**PROVIDED MATERIAL**
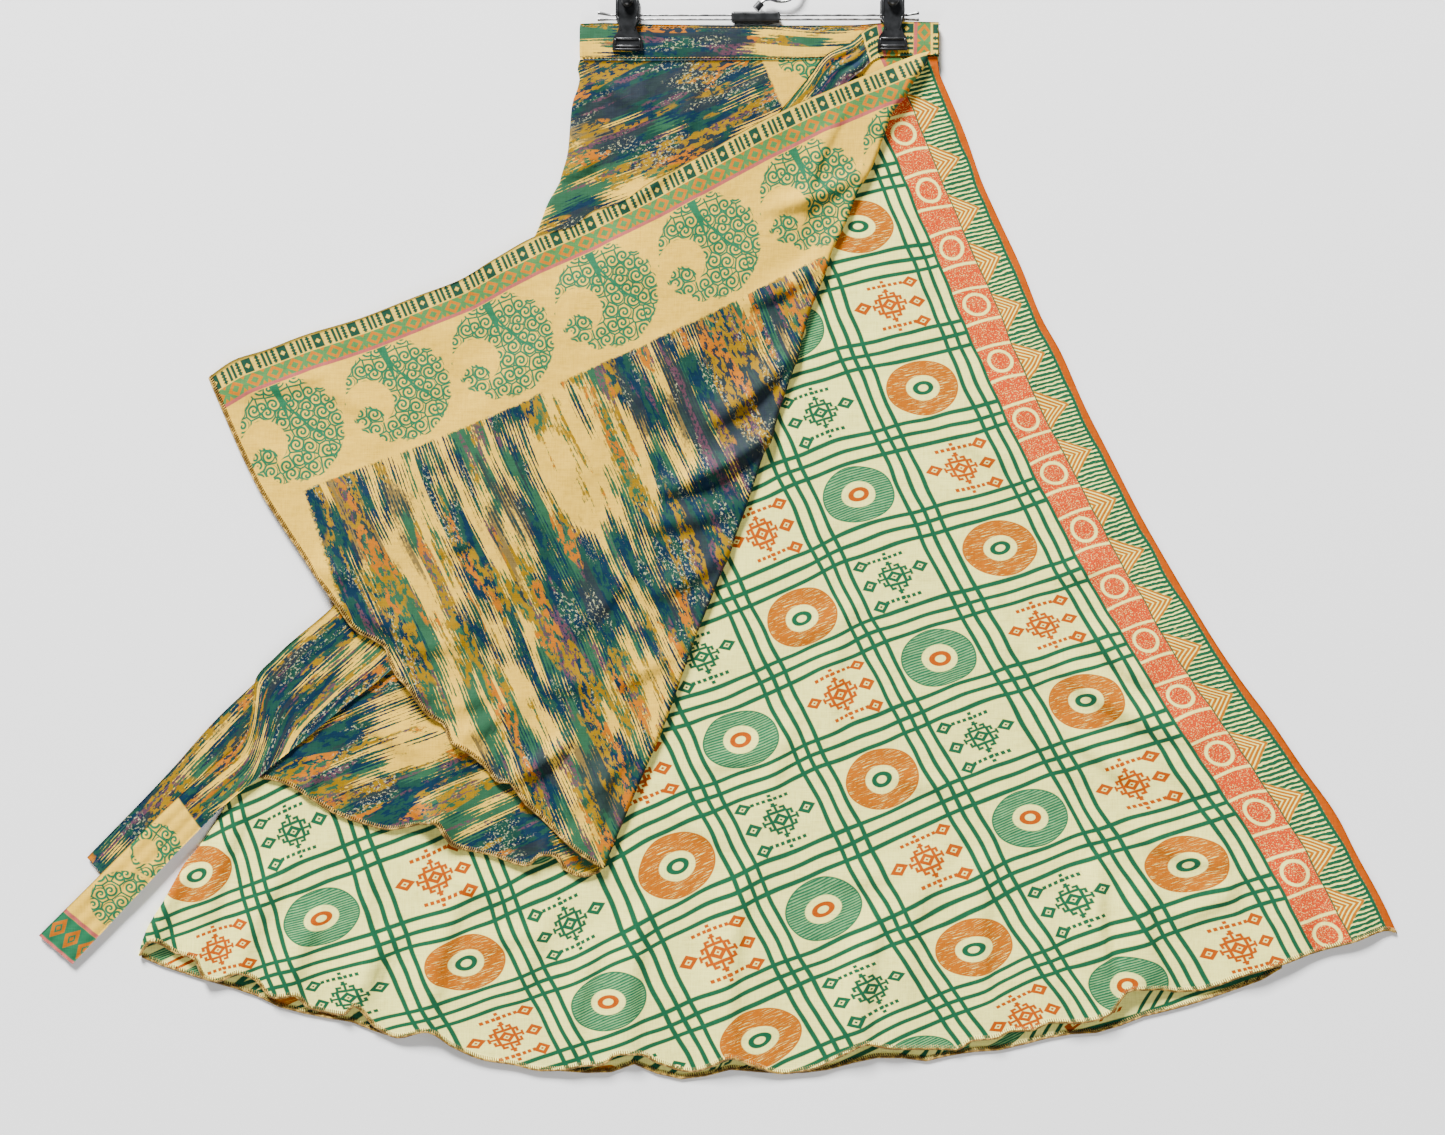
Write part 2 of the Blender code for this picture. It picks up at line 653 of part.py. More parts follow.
def make_waistband(collection):
    """The band, folded once at the left: the back below and the front above."""
    lift = SKIRT_ROWS[0].lift
    low = BACK_TOP + lift
    high = INNER_UNDERSIDE + lift
    fold_in = BAND_THICKNESS + GAP / 2
    rows = []
    for edge in ("top", "bottom"):
        row = []
        for place, section in enumerate(reversed(BAND_ROWS)):
            across = max(section.across, BAND_ROWS[0].across + fold_in)
            row.append((place, on_skirt(across, -getattr(section, edge), low)))
        corner = row[-1][1]
        turn = fold_turn(corner, Vector((-1.0, 0.0, 0.0)), GAP / 2, low, high,
                         SMALL_FOLD_STEPS)
        row.extend((len(row) + step, point) for step, point in enumerate(turn))
        for section in BAND_ROWS:
            across = max(section.across, BAND_ROWS[0].across + fold_in)
            row.append((len(row), on_skirt(across, -getattr(section, edge), high)))
        rows.append(row)
    material = make_material("band_print")
    return make_sheet("waistband", rows, BAND_THICKNESS, material, collection)


def smooth_path(rows, step):
    """Sections along a strip, read from a smooth curve through its rows."""
    fields = np.array([list(row) for row in rows])
    ends = np.vstack([2 * fields[0] - fields[1], fields, 2 * fields[-1] - fields[-2]])
    sections = []
    for place in range(len(rows) - 1):
        before, start, end, after = ends[place:place + 4]
        length = math.hypot(*(end - start)[:2])
        for share in spread(0.0, 1.0, step, length)[:-1]:
            square = share * share
            cube = square * share
            middle = 0.5 * (2 * start + (end - before) * share
                            + (2 * before - 5 * start + 4 * end - after) * square
                            + (3 * start - before - 3 * end + after) * cube)
            straight = start + (end - start) * share
            sections.append(TieRow(middle[0], middle[1], straight[2], straight[3]))
    sections.append(rows[-1])
    return sections


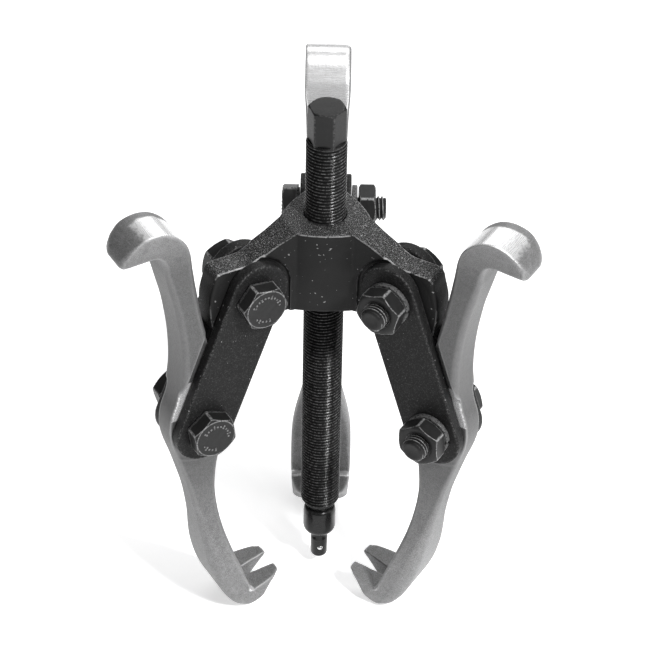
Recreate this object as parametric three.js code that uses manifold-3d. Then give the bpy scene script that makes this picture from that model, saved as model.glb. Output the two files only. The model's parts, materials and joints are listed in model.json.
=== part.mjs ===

**OBJECTIVE**
Starting at the line that contains "Recreate this object", retype each line through the end of the listing above and nothing else.

**RESULT FOR THIS TASK**
Recreate this object as parametric three.js code that uses manifold-3d. Then give the bpy scene script that makes this picture from that model, saved as model.glb. Output the two files only. The model's parts, materials and joints are listed in model.json.
=== part.mjs ===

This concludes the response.